Data -
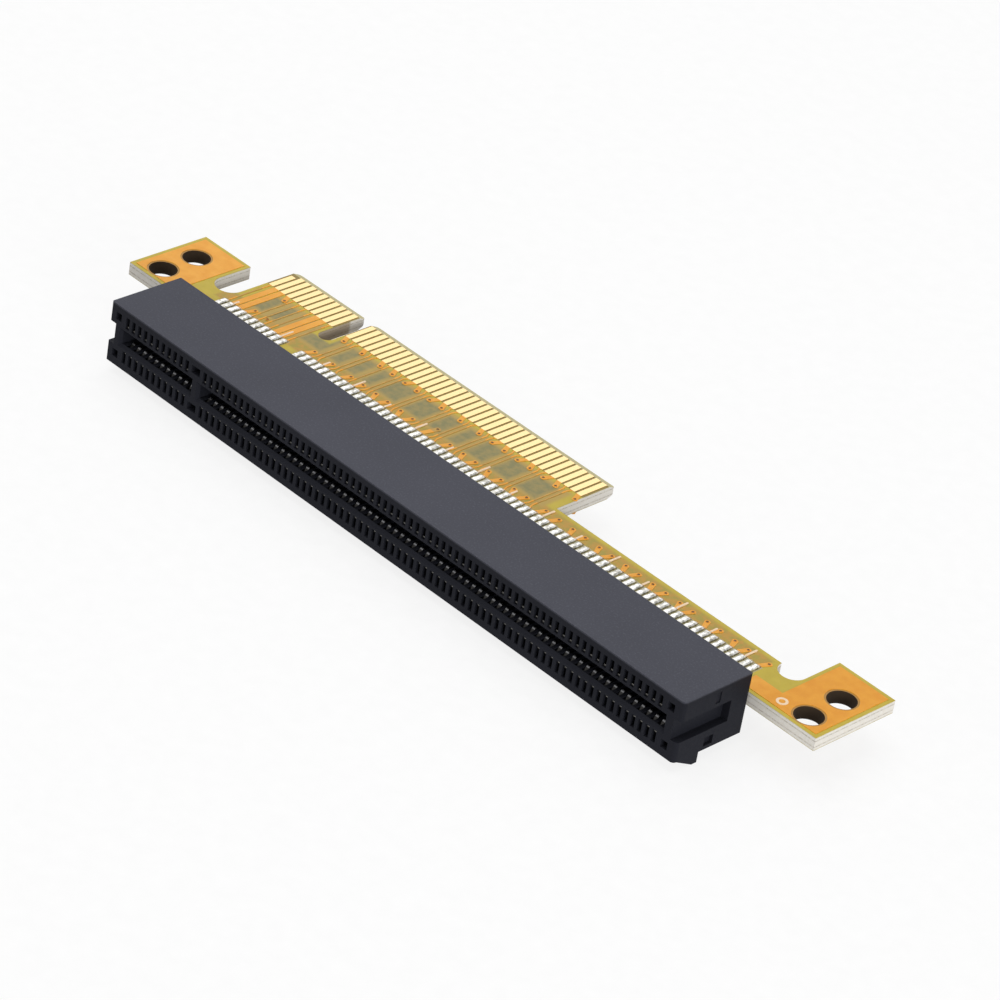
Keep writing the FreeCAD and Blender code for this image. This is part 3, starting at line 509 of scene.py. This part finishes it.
# Screen-printed epoxy ink: opaque white, matt, and thin enough that the mask tints it.
def printed_ink():
    material, tree = new_material("epoxy_ink_printed")
    spot, _ = place_on_piece(tree)
    wear = add_node(tree, "ShaderNodeTexNoise", {"Vector": spot, "Scale": 3.0, "Detail": 3.0})
    shader = add_node(
        tree,
        "ShaderNodeBsdfPrincipled",
        {
            "Base Color": add_node(
                tree,
                "ShaderNodeMix",
                {0: wear, 6: linear("#e2c49e"), 7: linear("#f4dcbc")},
                data_type="RGBA",
            ),
            "Roughness": 0.6,
        },
    )
    add_node(tree, "ShaderNodeOutputMaterial", {"Surface": shader})
    return material


# A via's open mouth: a shallow sink painted brown-dark, as painted shade for the depth of the drilled hole.
def painted_mouth_shade():
    material, tree = new_material("via_mouth_painted_shade")
    spot, _ = place_on_piece(tree)
    dust = add_node(tree, "ShaderNodeTexNoise", {"Vector": spot, "Scale": 8.0, "Detail": 1.0})
    shader = add_node(
        tree,
        "ShaderNodeBsdfPrincipled",
        {
            "Base Color": add_node(
                tree,
                "ShaderNodeMix",
                {0: dust, 6: linear("#4c2c08"), 7: linear("#6c4410")},
                data_type="RGBA",
            ),
            "Roughness": 0.7,
        },
    )
    add_node(tree, "ShaderNodeOutputMaterial", {"Surface": shader})
    return material


nylon = moulded_nylon()
laminate = masked_laminate()
copper = masked_copper()
gold = hard_gold()
bronze = plated_bronze()
solder = flowed_solder()
ink = printed_ink()
dark = painted_mouth_shade()

give(nylon, ["connector_housing"])
give(laminate, ["circuit_board"])
give(copper, ["upper_copper", "lower_copper"])
give(gold, nodes_called("gold_fingers"))
give(bronze, nodes_called("contacts"))
give(solder, nodes_called("solder"))


def select_faces(piece, wanted):
    """In edit mode, select just the faces whose middle and normal the test accepts."""
    bpy.ops.mesh.select_mode(type="FACE")
    bpy.ops.mesh.select_all(action="DESELECT")
    bpy.ops.object.mode_set(mode="OBJECT")
    for face in piece.data.polygons:
        face.select = wanted(face.center, face.normal)
    bpy.ops.object.mode_set(mode="EDIT")


def begin(name):
    """Name the new primitive and put its place into its mesh."""
    piece = bpy.context.object
    piece.name = name
    bpy.ops.object.transform_apply(location=True, rotation=True, scale=True)
    bpy.ops.object.mode_set(mode="EDIT")
    return piece


def finish_piece(piece, materials, slot=None):
    """Leave edit mode with the faces turned outwards, and give the piece its materials."""
    bpy.ops.mesh.select_all(action="SELECT")
    bpy.ops.mesh.normals_make_consistent(inside=False)
    bpy.ops.object.mode_set(mode="OBJECT")
    for material in materials:
        piece.data.materials.append(material)
    piece.select_set(False)
    if slot:
        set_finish(piece, slot)
    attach(piece, "root")


def copy_to(piece, name, shift, flip=False):
    """A copy with its own mesh, moved in the mesh, or turned over to the underside."""
    mesh = piece.data.copy()
    turn = Matrix.Rotation(math.pi, 4, "Y") if flip else Matrix.Identity(4)
    mesh.transform(Matrix.Translation(Vector(shift) * MM) @ turn)
    twin = bpy.data.objects.new(name, mesh)
    bpy.context.scene.collection.objects.link(twin)
    if "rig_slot" in piece:
        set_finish(twin, piece["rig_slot"])
    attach(twin, "root")
    return twin


# Vias: a low ring of masked copper round a dark mouth, set at the end of each stub.
def via_places(grounds, far_grounds, tall_stubs):
    """Where one side's vias stand: two neighbours that are both grounded lean apart."""
    places = []
    for pin in grounds + far_grounds:
        leans_left = pin + 1 in grounds + far_grounds
        x = pin_place(pin) + (-VIA_SHIFT if leans_left else VIA_SHIFT)
        reach = TALL_VIA_REACH if pin in tall_stubs else VIA_REACH
        places.append((x, PAD_END + reach))
        if pin in grounds:
            places.append((x, FINGER_START - VIA_REACH))
    return places


def first_via():
    """A ring with a sunk mouth, at the origin, its foot on the board's face."""
    middle = (0, 0, (BOARD_TOP + VIA_RISE / 2) * MM)
    bpy.ops.mesh.primitive_cylinder_add(
        vertices=14, radius=VIA_RADIUS * MM, depth=VIA_RISE * MM, location=middle
    )
    via = begin("via_ring")
    select_faces(via, lambda middle, normal: normal.z > 0.9)
    bpy.ops.mesh.inset(thickness=VIA_WALL * MM)
    bpy.ops.mesh.extrude_region_move(TRANSFORM_OT_translate={"value": (0, 0, -VIA_SINK * MM)})
    finish_piece(via, [copper, dark], "copper")
    # The mouth's floor and wall take the painted shade, the ring round them is copper.
    for face in via.data.polygons:
        if face.center.xy.length < (VIA_RADIUS - 0.04) * MM and face.normal.z > -0.5:
            face.material_index = 1
    return via


def place_vias():
    model = first_via()
    upper = via_places(UPPER_GROUNDS, UPPER_FAR_GROUNDS, UPPER_TALL_STUBS) + [LONE_VIA]
    lower = via_places(LOWER_GROUNDS, LOWER_FAR_GROUNDS, LOWER_TALL_STUBS)
    for side, places, flip in (("upper", upper, False), ("lower", lower, True)):
        for number, (x, y) in enumerate(places, start=1):
            copy_to(model, f"{side}_via_{number}", (x, y, 0), flip=flip)
    bpy.data.objects.remove(model)


# The CAD nodes come selected, and operators act on all that is.
bpy.ops.object.select_all(action="DESELECT")
place_vias()


def select_edges(piece, wanted):
    """In edit mode, select just the edges whose two ends the test accepts."""
    bpy.ops.mesh.select_mode(type="EDGE")
    bpy.ops.mesh.select_all(action="DESELECT")
    bpy.ops.object.mode_set(mode="OBJECT")
    for edge in piece.data.edges:
        edge.select = wanted(*(piece.data.vertices[index].co for index in edge.vertices))
    bpy.ops.object.mode_set(mode="EDIT")


# Solder joints: a lump over each contact's toe, rounded along its flanks and low at its waist.
def first_joint():
    """One joint on the board's upper face, at X nought."""
    bpy.ops.mesh.primitive_cube_add(size=1.0)
    joint = bpy.context.object
    joint.scale = (JOINT_WIDTH * MM, (TOE_END - HEEL) * MM, (JOINT_CROWN - BOARD_TOP) * MM)
    joint.location = (0, (HEEL + TOE_END) / 2 * MM, (BOARD_TOP + JOINT_CROWN) / 2 * MM)
    joint = begin("joint")
    for side, start, end in ((1, TOE_END, PAD_END), (-1, HEEL, JOINT_START)):
        select_faces(joint, lambda middle, normal: normal.y * side > 0.9)
        run = (0, (end - start) * MM, 0)
        bpy.ops.mesh.extrude_region_move(TRANSFORM_OT_translate={"value": run})
        foot = (0, end * MM, BOARD_TOP * MM)
        bpy.ops.transform.resize(value=(0.85, 1, 0.2), center_override=foot)
    # The waist is lowered along its top edge, and the long edges on top are rounded.
    bpy.ops.mesh.select_all(action="SELECT")
    waist = (HEEL + TOE_END) / 2 * MM
    bpy.ops.mesh.bisect(plane_co=(0, waist, 0), plane_no=(0, 1, 0))
    half_way = (BOARD_TOP + JOINT_CROWN) / 2 * MM
    select_edges(
        joint, lambda a, b: all(abs(p.y - waist) < 0.01 * MM and p.z > half_way for p in (a, b))
    )
    bpy.ops.transform.translate(value=(0, 0, -JOINT_DIP * MM))
    above = (BOARD_TOP + 0.03) * MM
    select_edges(joint, lambda a, b: abs(a.y - b.y) > 0.1 * MM and min(a.z, b.z) > above)
    bpy.ops.mesh.bevel(offset=0.2 * MM, segments=3)
    finish_piece(joint, [solder], "solder")
    for face in joint.data.polygons:
        face.use_smooth = True
    return joint


def set_joints():
    """One row of joints for each bank and side, each row in place of the CAD's plain lumps."""
    joint = first_joint()
    for bank, first, count in BANKS:
        for side, flip in (("upper", False), ("lower", True)):
            row = copy_to(joint, f"{side}_joints_{bank}", (pin_place(first), 0, 0), flip=flip)
            bpy.context.view_layer.objects.active = row
            spread = row.modifiers.new("pitch", "ARRAY")
            spread.count = count
            spread.use_relative_offset = False
            spread.use_constant_offset = True
            spread.constant_offset_displace = (PITCH * MM, 0, 0)
            bpy.ops.object.modifier_apply(modifier="pitch")
            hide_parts(f"{side}_solder_{bank}")
    bpy.data.objects.remove(joint)


set_joints()


# Printed strokes that count the pins off: a long one at each ten, a short one at each five.
def first_stroke(length):
    """One stroke with round ends on the board's upper face, from the origin along Y."""
    bpy.ops.mesh.primitive_cube_add(size=1.0)
    stroke = bpy.context.object
    stroke.scale = (STROKE_WIDTH * MM, length * MM, STROKE_RISE * MM)
    stroke.location = (0, length / 2 * MM, (BOARD_TOP + STROKE_RISE / 2) * MM)
    stroke = begin("ink_stroke")
    select_edges(stroke, lambda a, b: abs(a.z - b.z) > 0.05 * MM)
    bpy.ops.mesh.bevel(offset=0.11 * MM, segments=3)
    finish_piece(stroke, [ink])
    return stroke


def print_strokes():
    strokes = [(2, SECOND_PIN_STROKE)]
    strokes += [(pin, LONG_STROKE if pin % 10 == 0 else SHORT_STROKE) for pin in range(10, 81, 5)]
    models = {length: first_stroke(length) for length in (SECOND_PIN_STROKE, SHORT_STROKE, LONG_STROKE)}
    for number, (pin, length) in enumerate(strokes, start=1):
        for side, flip in (("upper", False), ("lower", True)):
            place = (pin_place(pin), STROKE_START, 0)
            copy_to(models[length], f"{side}_stroke_{number}", place, flip=flip)
    for model in models.values():
        bpy.data.objects.remove(model)


print_strokes()


# A printed ring beside the right ear's near hole.
def print_ring():
    place = Vector((*RING_PLACE, BOARD_TOP + RING_RISE / 2)) * MM
    bpy.ops.mesh.primitive_cylinder_add(
        vertices=32, radius=RING_RADIUS * MM, depth=RING_RISE * MM, location=place
    )
    ring = begin("ink_ring")
    select_faces(ring, lambda middle, normal: abs(normal.z) > 0.9)
    bpy.ops.mesh.inset(thickness=RING_WIDTH * MM)
    bpy.ops.mesh.bridge_edge_loops()
    finish_piece(ring, [ink])


print_ring()


def add_softbox(name, place, size, power):
    """A rectangular lamp that aims at the object's middle."""
    lamp = bpy.data.lights.new(name, "AREA")
    lamp.shape = "RECTANGLE"
    lamp.size, lamp.size_y = size
    lamp.energy = power
    softbox = bpy.data.objects.new(name, lamp)
    softbox.location = place
    aim = Vector((*MIDDLE, 0.0)) * MM - Vector(place)
    softbox.rotation_euler = aim.to_track_quat("-Z", "Y").to_euler()
    bpy.context.scene.collection.objects.link(softbox)


def seen_directly(tree):
    """One where a ray comes from the camera, a glossy face or glass, nought where it only lights."""
    path = add_node(tree, "ShaderNodeLightPath")
    rays = {0: path.outputs["Is Camera Ray"], 1: path.outputs["Is Glossy Ray"]}
    seen = add_node(tree, "ShaderNodeMath", rays, operation="MAXIMUM")
    rays = {0: seen, 1: path.outputs["Is Transmission Ray"]}
    return add_node(tree, "ShaderNodeMath", rays, operation="MAXIMUM")


def set_floor():
    """A white paper floor under the latch, which keeps a faint shadow."""
    place = (MIDDLE[0] * MM, MIDDLE[1] * MM, cad_box[0][2])
    bpy.ops.mesh.primitive_plane_add(size=4.0, location=place)
    floor = bpy.context.object
    floor.name = "floor"
    material, tree = new_material("floor_paper")
    seen = seen_directly(tree)
    spot, _ = place_on_piece(tree)
    fibre = add_node(tree, "ShaderNodeTexNoise", {"Vector": spot, "Scale": 0.5, "Detail": 2.0})
    pale = add_node(
        tree, "ShaderNodeMix", {0: fibre, 6: linear("#fbfbfb"), 7: linear("#ffffff")}, data_type="RGBA"
    )
    colour = add_node(tree, "ShaderNodeMix", {0: seen, 6: linear("#a8a8a8"), 7: pale}, data_type="RGBA")
    paper = add_node(tree, "ShaderNodeBsdfDiffuse", {"Color": colour})
    white = add_node(tree, "ShaderNodeEmission", {"Color": pale, "Strength": 1.0})
    glow = add_node(tree, "ShaderNodeMath", {0: seen, 1: 0.85}, operation="MULTIPLY")
    surface = add_node(tree, "ShaderNodeMixShader", {0: glow, 1: paper, 2: white})
    add_node(tree, "ShaderNodeOutputMaterial", {"Surface": surface})
    floor.data.materials.append(material)


def set_world():
    """A white surround that lights the object only softly."""
    world = bpy.data.worlds.new("studio")
    bpy.context.scene.world = world
    world.use_nodes = True
    tree = world.node_tree
    tree.nodes.clear()
    seen = seen_directly(tree)
    level = add_node(tree, "ShaderNodeMapRange", {0: seen, 3: 0.26, 4: 1.0})
    back = add_node(tree, "ShaderNodeBackground", {"Color": (1.0, 1.0, 1.0, 1.0), "Strength": level})
    add_node(tree, "ShaderNodeOutputWorld", {"Surface": back})


def set_camera():
    """The photograph's camera, from where it stood."""
    camera = bpy.data.cameras.new("camera")
    camera.sensor_width = 36.0
    camera.lens = 165.5
    # Half a pixel of the photograph each way.
    camera.shift_x, camera.shift_y = -0.0005, 0.0005
    camera.clip_start = 0.01
    camera.clip_end = 20.0
    eye = bpy.data.objects.new("camera", camera)
    right = Vector((0.68638, 0.71237, 0.14631))
    up = Vector((-0.47448, 0.28619, 0.83244))
    turn = Matrix((right, up, right.cross(up))).transposed().to_4x4()
    eye.matrix_world = Matrix.Translation(Vector((304.24, -300.08, 262.05)) * MM) @ turn
    bpy.context.scene.collection.objects.link(eye)
    bpy.context.scene.camera = eye


set_floor()
set_world()
add_softbox("overhead", (-0.05, 0.05, 0.45), (0.55, 0.55), 1.6)
add_softbox("behind", (-0.35, 0.44, 0.36), (0.6, 0.4), 0.75)
add_softbox("right", (0.55, -0.2, 0.1), (0.3, 0.3), 2.25)
add_softbox("front", (-0.1, -0.55, 0.15), (0.3, 0.2), 0.55)
set_camera()
bpy.context.scene.view_settings.view_transform = "Standard"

Direction -
Return exactly the lines from the line that has "set_finish(piece, slot)" to the line that has "return twin", both of them included.

Task answer -
        set_finish(piece, slot)
    attach(piece, "root")


def copy_to(piece, name, shift, flip=False):
    """A copy with its own mesh, moved in the mesh, or turned over to the underside."""
    mesh = piece.data.copy()
    turn = Matrix.Rotation(math.pi, 4, "Y") if flip else Matrix.Identity(4)
    mesh.transform(Matrix.Translation(Vector(shift) * MM) @ turn)
    twin = bpy.data.objects.new(name, mesh)
    bpy.context.scene.collection.objects.link(twin)
    if "rig_slot" in piece:
        set_finish(twin, piece["rig_slot"])
    attach(twin, "root")
    return twin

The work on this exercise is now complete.